The Hackett Group has completed more than 13,000 benchmarking studies with major corporations and government agencies, including 93% of the Dow Jones Industrials, 87% of the Fortune 100, 87% of the DAX 30 and 58% of the FTSE 100. These studies drive its Best Practice Intelligence Center™ which includes the firm's benchmarking metrics, best practices repository and best practice configuration guides and process flows, which enable The Hackett Group's clients and partners to achieve world-class performance.
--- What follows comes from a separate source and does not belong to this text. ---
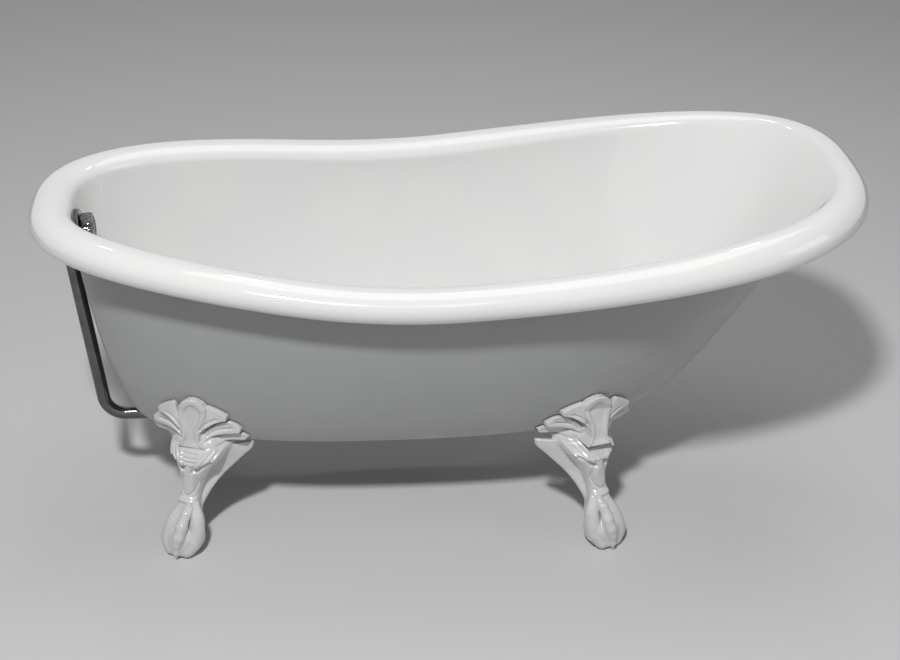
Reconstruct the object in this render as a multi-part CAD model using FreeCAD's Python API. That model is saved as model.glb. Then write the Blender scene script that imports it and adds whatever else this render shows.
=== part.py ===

This press release contains "forward-looking statements" and involves known and unknown risks, uncertainties and other factors that may cause The Hackett Group's actual results, performance or achievements to be materially different from the results, performance or achievements expressed or implied by the forward-looking statements. Factors that impact such forward-looking statements include, among others, the ability of our products, services, or practices mentioned in this release to deliver the desired effect, our ability to effectively integrate acquisitions into our operations, our ability to retain existing business, our ability to attract additional business, our ability to effectively market and sell our product offerings and other services, the timing of projects and the potential for contract cancellations by our customers, changes in expectations regarding the business consulting and information technology industries, our ability to attract and retain skilled employees, possible changes in collections of accounts receivable due to the bankruptcy or financial difficulties of our customers, risks of competition, price and margin trends, foreign currency fluctuations, changes in general economic conditions and interest rates and our ability to obtain debt financing through additional borrowings under an amendment to our existing credit facility, as well as other risks detailed in our reports filed with the SEC. We undertake no obligation to update or revise publicly any forward-looking statements, whether as a result of new information, future events or otherwise, except as required by law.